▸ Written instruction: Below, find each line holding "shows" and state how many there are, using the number alone.

▸ Record excerpts:
+ + + +

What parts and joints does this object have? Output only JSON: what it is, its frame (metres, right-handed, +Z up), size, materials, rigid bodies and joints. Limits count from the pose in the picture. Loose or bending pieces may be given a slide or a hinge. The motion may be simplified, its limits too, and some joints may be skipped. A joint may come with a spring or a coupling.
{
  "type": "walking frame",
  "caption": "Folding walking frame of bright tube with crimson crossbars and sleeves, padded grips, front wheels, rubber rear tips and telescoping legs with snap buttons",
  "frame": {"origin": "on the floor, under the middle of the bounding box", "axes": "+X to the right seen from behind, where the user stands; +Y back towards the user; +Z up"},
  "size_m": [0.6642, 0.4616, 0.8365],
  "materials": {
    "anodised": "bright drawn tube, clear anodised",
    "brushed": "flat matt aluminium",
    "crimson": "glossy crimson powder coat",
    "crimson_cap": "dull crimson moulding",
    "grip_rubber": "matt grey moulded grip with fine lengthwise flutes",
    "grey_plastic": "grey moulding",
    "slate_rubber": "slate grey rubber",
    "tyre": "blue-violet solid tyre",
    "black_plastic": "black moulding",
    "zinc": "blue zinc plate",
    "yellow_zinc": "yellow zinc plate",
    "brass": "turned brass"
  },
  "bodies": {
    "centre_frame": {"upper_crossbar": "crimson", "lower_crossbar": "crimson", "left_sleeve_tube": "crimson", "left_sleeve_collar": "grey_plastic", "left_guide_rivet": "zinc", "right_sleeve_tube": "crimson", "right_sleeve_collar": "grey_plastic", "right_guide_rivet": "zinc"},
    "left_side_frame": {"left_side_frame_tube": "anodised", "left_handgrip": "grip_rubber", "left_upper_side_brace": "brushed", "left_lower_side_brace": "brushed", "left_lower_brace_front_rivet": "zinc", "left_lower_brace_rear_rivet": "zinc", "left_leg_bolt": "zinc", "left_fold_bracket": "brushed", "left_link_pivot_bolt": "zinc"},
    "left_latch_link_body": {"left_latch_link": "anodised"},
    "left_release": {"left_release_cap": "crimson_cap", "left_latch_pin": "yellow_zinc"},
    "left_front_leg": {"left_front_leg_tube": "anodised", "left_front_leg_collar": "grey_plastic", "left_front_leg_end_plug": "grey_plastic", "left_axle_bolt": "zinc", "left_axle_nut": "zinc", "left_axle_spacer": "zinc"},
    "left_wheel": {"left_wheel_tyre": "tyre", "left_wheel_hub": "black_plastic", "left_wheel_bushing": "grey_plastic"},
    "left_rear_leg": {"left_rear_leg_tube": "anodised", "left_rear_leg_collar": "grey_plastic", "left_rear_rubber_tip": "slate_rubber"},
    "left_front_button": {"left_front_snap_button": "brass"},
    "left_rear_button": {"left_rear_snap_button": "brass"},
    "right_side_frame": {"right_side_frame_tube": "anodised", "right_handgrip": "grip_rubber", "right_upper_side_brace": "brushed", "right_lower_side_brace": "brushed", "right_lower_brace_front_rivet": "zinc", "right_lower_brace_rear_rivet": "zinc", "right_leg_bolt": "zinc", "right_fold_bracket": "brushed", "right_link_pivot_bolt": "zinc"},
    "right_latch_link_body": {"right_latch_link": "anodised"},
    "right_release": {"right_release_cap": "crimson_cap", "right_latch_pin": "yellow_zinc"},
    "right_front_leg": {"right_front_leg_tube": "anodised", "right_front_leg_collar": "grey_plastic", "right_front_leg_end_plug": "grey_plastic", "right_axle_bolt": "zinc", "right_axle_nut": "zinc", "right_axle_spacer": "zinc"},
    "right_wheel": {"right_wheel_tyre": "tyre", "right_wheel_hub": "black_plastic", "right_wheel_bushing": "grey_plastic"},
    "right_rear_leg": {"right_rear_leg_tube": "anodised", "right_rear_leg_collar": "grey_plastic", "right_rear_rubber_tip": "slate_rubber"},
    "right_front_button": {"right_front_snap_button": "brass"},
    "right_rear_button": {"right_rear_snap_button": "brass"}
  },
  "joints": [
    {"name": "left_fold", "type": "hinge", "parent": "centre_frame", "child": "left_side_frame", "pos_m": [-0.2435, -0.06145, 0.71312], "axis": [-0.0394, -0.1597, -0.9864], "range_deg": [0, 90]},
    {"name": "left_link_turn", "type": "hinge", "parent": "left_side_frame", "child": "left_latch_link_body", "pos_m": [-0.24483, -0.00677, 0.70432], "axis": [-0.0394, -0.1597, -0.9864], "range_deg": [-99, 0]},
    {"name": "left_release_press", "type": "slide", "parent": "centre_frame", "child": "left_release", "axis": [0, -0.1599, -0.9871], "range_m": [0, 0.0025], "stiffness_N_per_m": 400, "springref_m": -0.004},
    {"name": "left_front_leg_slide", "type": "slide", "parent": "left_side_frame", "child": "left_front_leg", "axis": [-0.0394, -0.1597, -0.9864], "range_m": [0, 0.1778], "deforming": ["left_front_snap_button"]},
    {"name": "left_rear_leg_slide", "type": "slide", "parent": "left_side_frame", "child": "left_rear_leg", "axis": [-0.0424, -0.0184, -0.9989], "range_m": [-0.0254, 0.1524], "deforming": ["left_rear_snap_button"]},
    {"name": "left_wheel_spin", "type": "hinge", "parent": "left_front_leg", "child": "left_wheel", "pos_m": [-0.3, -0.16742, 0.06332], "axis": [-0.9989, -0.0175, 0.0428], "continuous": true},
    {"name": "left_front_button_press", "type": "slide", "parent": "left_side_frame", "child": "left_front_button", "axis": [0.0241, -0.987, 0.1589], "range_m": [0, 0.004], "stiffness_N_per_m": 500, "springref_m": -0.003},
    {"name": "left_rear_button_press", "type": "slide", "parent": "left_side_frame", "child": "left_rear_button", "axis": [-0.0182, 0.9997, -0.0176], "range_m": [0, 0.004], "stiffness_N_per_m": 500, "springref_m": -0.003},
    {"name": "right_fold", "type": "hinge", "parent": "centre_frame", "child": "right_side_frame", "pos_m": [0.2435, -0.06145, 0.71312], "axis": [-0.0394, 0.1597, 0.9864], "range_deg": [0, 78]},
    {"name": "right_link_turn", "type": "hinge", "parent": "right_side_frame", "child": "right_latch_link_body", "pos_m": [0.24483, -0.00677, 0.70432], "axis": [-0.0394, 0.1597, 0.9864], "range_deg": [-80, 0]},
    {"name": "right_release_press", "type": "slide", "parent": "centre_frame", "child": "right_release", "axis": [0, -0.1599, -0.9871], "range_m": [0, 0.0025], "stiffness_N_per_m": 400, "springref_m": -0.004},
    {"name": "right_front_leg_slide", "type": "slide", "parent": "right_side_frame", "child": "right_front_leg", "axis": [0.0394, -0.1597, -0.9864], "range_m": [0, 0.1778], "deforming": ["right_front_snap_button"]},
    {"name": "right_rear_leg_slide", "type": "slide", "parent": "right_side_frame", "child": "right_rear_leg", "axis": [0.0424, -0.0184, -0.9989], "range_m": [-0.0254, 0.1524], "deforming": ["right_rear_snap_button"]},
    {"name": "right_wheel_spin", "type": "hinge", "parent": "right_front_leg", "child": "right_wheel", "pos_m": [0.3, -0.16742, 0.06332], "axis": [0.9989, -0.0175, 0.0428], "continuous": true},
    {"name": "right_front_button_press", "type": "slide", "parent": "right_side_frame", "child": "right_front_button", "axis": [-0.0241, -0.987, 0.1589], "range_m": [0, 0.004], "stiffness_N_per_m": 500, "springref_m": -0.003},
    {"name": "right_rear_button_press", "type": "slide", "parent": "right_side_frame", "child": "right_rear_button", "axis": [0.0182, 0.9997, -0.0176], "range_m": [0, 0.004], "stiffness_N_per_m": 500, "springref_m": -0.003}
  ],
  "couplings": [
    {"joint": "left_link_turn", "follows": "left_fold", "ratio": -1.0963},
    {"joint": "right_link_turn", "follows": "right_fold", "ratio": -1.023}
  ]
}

+ + + +

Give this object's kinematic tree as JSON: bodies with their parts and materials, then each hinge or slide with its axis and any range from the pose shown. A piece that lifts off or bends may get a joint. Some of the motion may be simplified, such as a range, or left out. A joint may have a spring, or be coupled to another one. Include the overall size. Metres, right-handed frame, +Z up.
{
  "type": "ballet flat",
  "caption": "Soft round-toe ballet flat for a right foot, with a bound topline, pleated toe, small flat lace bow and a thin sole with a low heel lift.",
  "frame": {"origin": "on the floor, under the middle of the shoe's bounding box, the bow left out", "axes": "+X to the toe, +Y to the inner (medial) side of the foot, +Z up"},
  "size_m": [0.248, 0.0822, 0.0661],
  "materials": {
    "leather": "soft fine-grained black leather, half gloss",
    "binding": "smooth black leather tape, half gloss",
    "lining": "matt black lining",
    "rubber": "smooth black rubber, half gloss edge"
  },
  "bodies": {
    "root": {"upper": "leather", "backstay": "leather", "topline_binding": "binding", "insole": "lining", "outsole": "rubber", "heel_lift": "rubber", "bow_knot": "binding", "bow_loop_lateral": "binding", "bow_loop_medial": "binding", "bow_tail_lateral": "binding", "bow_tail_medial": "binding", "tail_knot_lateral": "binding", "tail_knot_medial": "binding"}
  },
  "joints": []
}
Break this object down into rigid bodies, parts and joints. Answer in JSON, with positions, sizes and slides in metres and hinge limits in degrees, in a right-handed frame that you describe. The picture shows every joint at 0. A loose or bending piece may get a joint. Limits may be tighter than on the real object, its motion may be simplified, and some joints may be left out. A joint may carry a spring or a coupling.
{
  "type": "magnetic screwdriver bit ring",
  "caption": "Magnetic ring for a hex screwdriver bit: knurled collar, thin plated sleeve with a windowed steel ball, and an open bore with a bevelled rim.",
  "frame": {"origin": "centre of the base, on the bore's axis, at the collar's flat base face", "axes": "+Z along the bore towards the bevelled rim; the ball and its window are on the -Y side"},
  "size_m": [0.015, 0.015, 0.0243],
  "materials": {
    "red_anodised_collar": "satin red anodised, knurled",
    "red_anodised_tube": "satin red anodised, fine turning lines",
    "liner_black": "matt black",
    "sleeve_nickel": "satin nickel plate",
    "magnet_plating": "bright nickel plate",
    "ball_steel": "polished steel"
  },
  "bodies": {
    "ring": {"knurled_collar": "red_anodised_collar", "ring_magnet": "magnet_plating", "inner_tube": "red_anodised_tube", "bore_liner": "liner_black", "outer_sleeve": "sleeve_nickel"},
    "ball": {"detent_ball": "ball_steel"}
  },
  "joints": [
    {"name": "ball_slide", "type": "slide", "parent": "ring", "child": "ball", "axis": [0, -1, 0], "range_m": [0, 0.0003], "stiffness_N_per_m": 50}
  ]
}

+ + + +

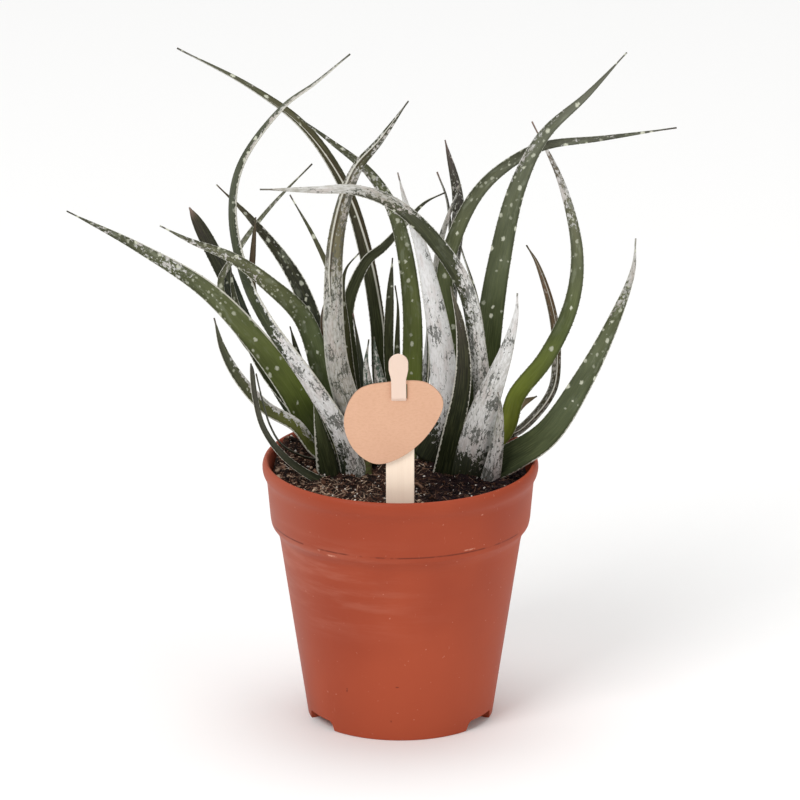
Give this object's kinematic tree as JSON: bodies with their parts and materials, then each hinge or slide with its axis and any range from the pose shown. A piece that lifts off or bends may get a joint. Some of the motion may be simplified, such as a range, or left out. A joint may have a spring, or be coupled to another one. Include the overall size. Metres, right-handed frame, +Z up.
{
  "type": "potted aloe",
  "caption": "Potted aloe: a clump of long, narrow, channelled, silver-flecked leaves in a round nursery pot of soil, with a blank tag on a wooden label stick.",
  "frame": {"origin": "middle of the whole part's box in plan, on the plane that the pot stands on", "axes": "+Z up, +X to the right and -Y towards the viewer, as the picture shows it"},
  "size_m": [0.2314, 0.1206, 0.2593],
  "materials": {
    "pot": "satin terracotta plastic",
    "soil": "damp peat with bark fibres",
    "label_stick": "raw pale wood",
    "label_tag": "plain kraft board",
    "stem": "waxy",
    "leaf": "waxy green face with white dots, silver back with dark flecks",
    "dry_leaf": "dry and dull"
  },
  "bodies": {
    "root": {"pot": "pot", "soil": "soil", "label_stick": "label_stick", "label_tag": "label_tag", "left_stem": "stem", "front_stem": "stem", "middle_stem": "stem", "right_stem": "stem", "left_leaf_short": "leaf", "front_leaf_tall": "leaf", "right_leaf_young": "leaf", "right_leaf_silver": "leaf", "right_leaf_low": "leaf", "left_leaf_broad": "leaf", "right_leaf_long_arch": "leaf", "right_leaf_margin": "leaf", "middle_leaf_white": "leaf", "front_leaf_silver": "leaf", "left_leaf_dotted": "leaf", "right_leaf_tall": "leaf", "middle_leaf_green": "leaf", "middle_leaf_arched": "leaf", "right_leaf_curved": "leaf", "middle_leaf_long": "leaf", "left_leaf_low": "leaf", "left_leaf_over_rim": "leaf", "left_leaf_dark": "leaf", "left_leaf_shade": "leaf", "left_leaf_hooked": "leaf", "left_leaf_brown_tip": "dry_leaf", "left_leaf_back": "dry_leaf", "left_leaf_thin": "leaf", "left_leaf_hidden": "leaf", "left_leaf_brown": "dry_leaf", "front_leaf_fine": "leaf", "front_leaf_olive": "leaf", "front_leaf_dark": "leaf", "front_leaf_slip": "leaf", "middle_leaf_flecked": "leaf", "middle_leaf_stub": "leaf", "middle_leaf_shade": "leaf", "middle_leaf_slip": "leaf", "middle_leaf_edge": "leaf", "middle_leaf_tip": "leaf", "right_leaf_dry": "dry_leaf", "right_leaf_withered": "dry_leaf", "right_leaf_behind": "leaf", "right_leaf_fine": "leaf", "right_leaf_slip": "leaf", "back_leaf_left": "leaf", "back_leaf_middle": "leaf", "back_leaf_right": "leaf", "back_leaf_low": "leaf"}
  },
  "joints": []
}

+ + + +

▸ Solution for this exercise: 2